Rows from a 3D modeling dataset
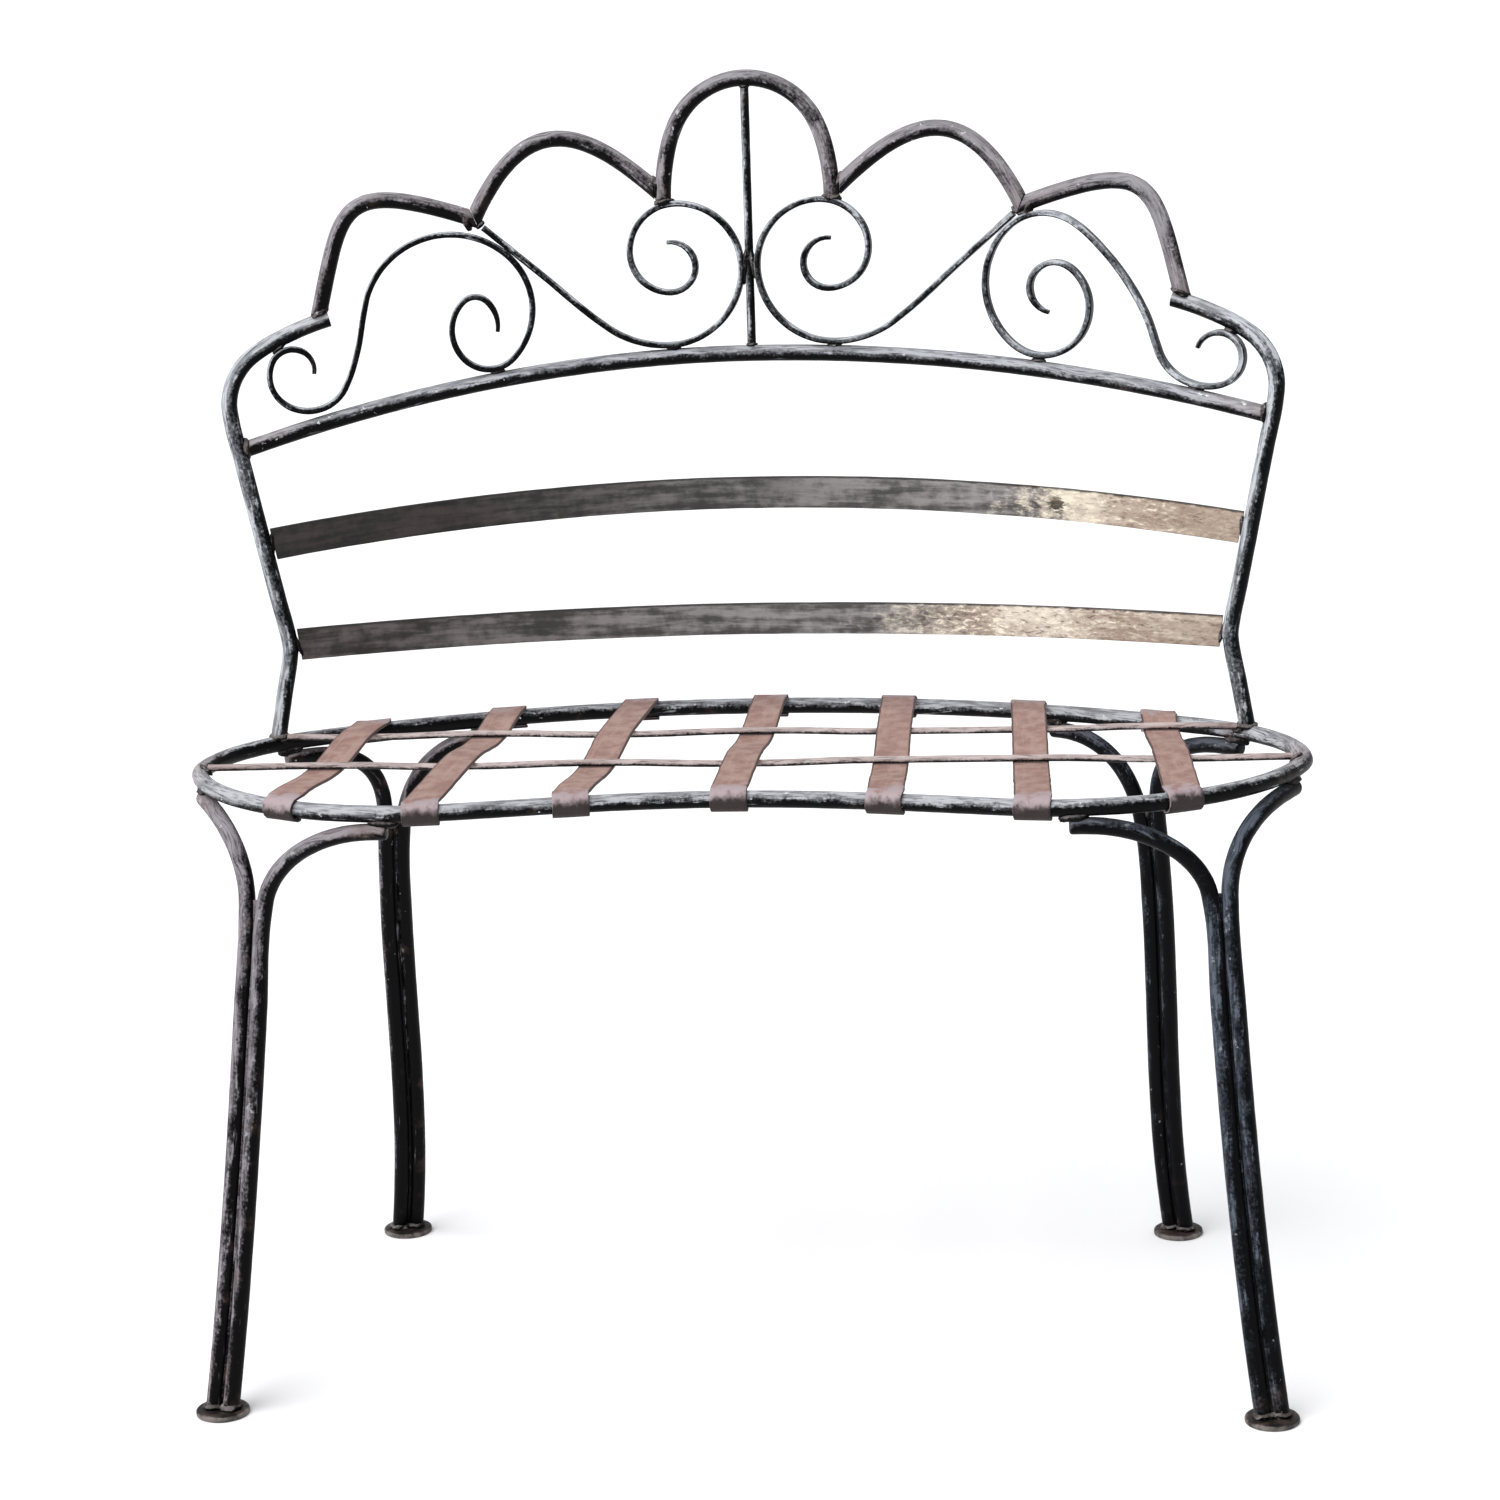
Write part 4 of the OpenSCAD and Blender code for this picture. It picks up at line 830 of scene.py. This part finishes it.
back_joints = [("centre_spindle", bar, thin_butt, thin_side) for bar in ("mid_rail", "centre_arch")]
seat_joints = [("rear_rail", "front_rail", rail_tip, rail_tip)]
leg_joints, leg_lumps = [], []
for side in sides:
    post, inner_scallop, outer_scallop = side + "_post", side + "_inner_scallop", side + "_outer_scallop"
    inner_scroll, outer_scroll = side + "_inner_scroll", side + "_outer_scroll"
    back_joints += [(first, second, bar_butt, bar_side) for first, second in (
        (post, "rear_rail"), ("mid_rail", post), (outer_scallop, post), (outer_scallop, inner_scallop),
        (inner_scallop, "centre_arch"), ("centre_arch", inner_scroll))]
    back_joints += [(first, second, thin_butt, thin_side) for first, second in (
        (inner_scroll, "mid_rail"), (outer_scroll, "mid_rail"), (outer_scroll, post),
        (outer_scroll, outer_scallop), (inner_scroll, inner_scallop))]
    back_joints.append((inner_scroll, "centre_spindle", thin_butt, spindle_side))
    back_joints += [(slat, post, slat_butt, thin_side) for slat in ("upper_slat", "lower_slat")]
    for rod in ("front_cross_rod", "rear_cross_rod"):
        seat_joints += [(rod, rail, thin_butt, thin_side) for rail in rails]
    for end in ("front", "rear"):
        for bar in ("inner", "outer"):
            name = f"{end}_{side}_leg_{bar}"
            leg_joints += [(name, rail, bar_butt, leg_side) for rail in rails]
            ankle = min(routes[name].points, key=lambda point: point.z)
            leg_lumps.append((Vector((ankle.x, ankle.y, FOOT_TOP + 1.5 * MM)), UP, ACROSS, ankle_lump))
    knee = max(seams[f"rear_{side}_leg"].points, key=lambda point: point.z)
    leg_lumps.append((knee, UP, ACROSS, knee_lump))
weld_group("back_welds", back_joints)
weld_group("seat_welds", seat_joints)
weld_group("leg_welds", leg_joints, leg_lumps)


# Camera at the photograph's viewing angle, light and floor

def look(yaw, pitch, roll):
    """Turn of a camera that looks along Y at rest, from its angles in degrees."""
    yaw, pitch, roll = (math.radians(a) for a in (yaw, pitch, roll))
    ahead = Vector((math.sin(yaw) * math.cos(pitch), math.cos(yaw) * math.cos(pitch), math.sin(pitch)))
    level = Vector((math.cos(yaw), -math.sin(yaw), 0))
    over = level.cross(ahead)
    right = math.cos(roll) * level + math.sin(roll) * over
    above = math.cos(roll) * over - math.sin(roll) * level
    return Matrix((right, above, -ahead)).transposed().to_4x4()


view = bpy.data.cameras.new("photo_view")
view.sensor_fit = "HORIZONTAL"
view.sensor_width = 36
focal_pixels = 3800
frame_pixels = 1500
view.lens = view.sensor_width * focal_pixels / frame_pixels
view.clip_end = 200
# Place and turn that set the feet, the level seat and the even back as they stand in the photograph
camera_place = Vector((0.3161, -2.7642, 1.1060))
camera = bpy.data.objects.new("photo_view", view)
camera.matrix_world = Matrix.Translation(camera_place) @ look(yaw=-6.444, pitch=-13.168, roll=-2.118)
bpy.context.collection.objects.link(camera)
bpy.context.scene.camera = camera

floor_mesh = bpy.data.meshes.new("pale_floor")
bm = bmesh.new()
bmesh.ops.create_circle(bm, cap_ends=True, segments=64, radius=60)
bm.to_mesh(floor_mesh)
bm.free()
floor = bpy.data.objects.new("pale_floor", floor_mesh)
bpy.context.collection.objects.link(floor)
matte, tree = new_finish("matte_white_floor")
shader = add(tree, "ShaderNodeBsdfPrincipled", {"Base Color": colour("#f4f4f5"), "Roughness": 0.9})
add(tree, "ShaderNodeOutputMaterial", {"Surface": shader})
floor_mesh.materials.append(matte)

world = bpy.data.worlds.new("soft_sky")
world.use_nodes = True
world.node_tree.nodes.clear()
sky = add(world.node_tree, "ShaderNodeBackground", {"Color": colour("#fafbfd"), "Strength": 0.6})
add(world.node_tree, "ShaderNodeOutputWorld", {"Surface": sky})
bpy.context.scene.world = world
# The photograph's white ground and deep blacks come from a plain transform
bpy.context.scene.view_settings.view_transform = "Standard"

lamp = bpy.data.lights.new("wide_key_light", "SUN")
lamp.energy = 3.0
lamp.angle = math.radians(55)
key = bpy.data.objects.new("wide_key_light", lamp)
key.matrix_world = Vector((0.45, 0.4, -0.85)).to_track_quat("-Z", "Y").to_matrix().to_4x4()
bpy.context.collection.objects.link(key)
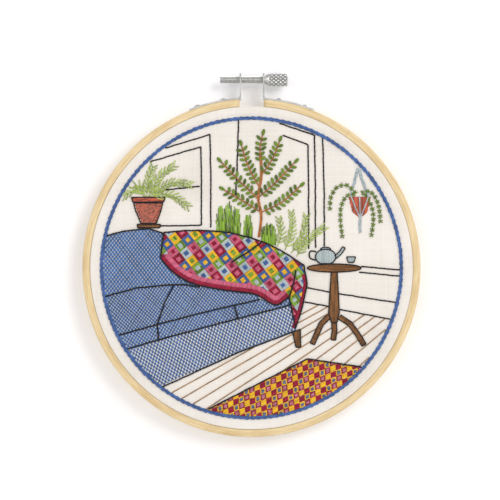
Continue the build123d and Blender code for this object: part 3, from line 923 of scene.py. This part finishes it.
def weave(threads, ties, polygon, tilt, half_width, half_height, width):
    """Laid threads that pass over and under each other round the throw, tied down where they cross."""
    slope = degrees(atan2(half_height, half_width))
    spacing = 2 * half_width * sin(radians(slope))
    radius, half_tie, shortest = width / 2, 0.42, 0.8
    pitch = spacing / sin(radians(2 * slope)) / 3
    angles = (tilt + slope, tilt - slope)
    for family, angle in enumerate(angles):
        other = radians(angles[1 - family])
        other_normal = (-sin(other), cos(other))
        for k, foot, direction, runs in scan(polygon, angle, spacing, [throw_shape]):
            for low, high in runs:
                if high - low < shortest:
                    continue
                count = max(3, int((high - low) / pitch))
                line, radii = [], []
                for m in range(count + 1):
                    u, v = ahead(foot, direction, low + (high - low) * m / count)
                    crossing = (u * other_normal[0] + v * other_normal[1]) / spacing
                    rise, thickness = 0.62 + 0.42 * cos(pi * (crossing + k + family)), 1.0
                    if m in (0, count):
                        rise, thickness = -0.3, 0.7
                    line.append((u, v, -drum_drop + radius * rise))
                    radii.append(radius * thickness)
                threads.carry(line[0][:2])
                threads.last_end = line[-1][:2]
                threads.tube(line, radii, flat=0.5, tone=threads.random.random())
    reach = int(picture_radius / spacing) + 1
    first, second = (radians(angle) for angle in angles)
    size = sin(first - second)
    for i in range(-reach, reach):
        for j in range(-reach, reach):
            crossing = ((j * cos(first) - i * cos(second)) * spacing / size,
                        (j * sin(first) - i * sin(second)) * spacing / size)
            if hypot(*crossing) > picture_radius or inside(crossing, throw_shape):
                continue
            if inside(crossing, polygon):
                ends = [ahead(crossing, aim(tilt), distance) for distance in (-half_tie, half_tie)]
                ties.stitch(*ends, 0.4, 0.34)


def make_sofa():
    """The sofa's cover, one woven filling for each of its faces, and its black outlines."""
    edge = picture_radius + 0.5
    back = rim(190.9, 167.5, 6, edge) + sofa_back_edge + [(4, -13)] + seat_back_line[::-1]
    seat = seat_back_line + [(-12, -10), (4, -13)] + seat_front_line[::-1] + rim(206.9, 190.9, 6, edge)
    cushions = seat_front_line + [(12, -15), (18.6, -12)] + front_top_line[::-1] + rim(213.3, 206.9, 4, edge)
    base = front_top_line + [(21.5, -17)] + sofa_base_line[:2] + rim(232.5, 213.3, 8, edge)
    filling = Threads("sofa_weave", 21)
    ties = Threads("sofa_ties", 23)
    ties.sides, ties.back_sides = 4, 3
    for face, *pattern in ((back, 0, 0.82, 1.06, 0.72), (seat, 8, 0.80, 0.94, 0.62),
                           (cushions, 12, 0.84, 0.98, 0.66), (base, 20, 0.86, 1.16, 0.5)):
        weave(filling, ties, face, *pattern)
    filling.piece("denim", "sofa_filling")
    ties.piece("navy", slot="blue_thread")
    top_edge = rim(167.5, 167.5, 1, edge)[:1] + sofa_back_edge[:3]
    lines = [seat_back_line + [(-24, -9)], seat_front_line, front_top_line, *cushion_splits, top_edge,
             sofa_base_line]
    black_lines("sofa_outline_stitches", 22, ["sofa_outline"], (lines, {"lift": 0.3}))


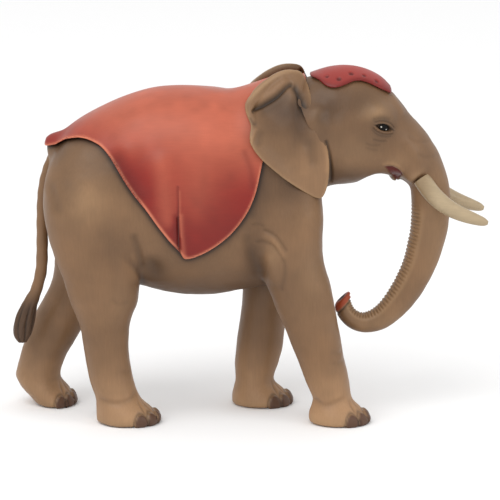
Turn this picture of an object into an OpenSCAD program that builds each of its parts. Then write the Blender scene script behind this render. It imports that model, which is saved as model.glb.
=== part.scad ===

PROBLEM TO WORK ON:
List all lines above in which the string "code" appears.

RESULT FOR THIS EXERCISE:
Write part 4 of the OpenSCAD and Blender code for this picture. It picks up at line 830 of scene.py. This part finishes it.
Continue the build123d and Blender code for this object: part 3, from line 923 of scene.py. This part finishes it.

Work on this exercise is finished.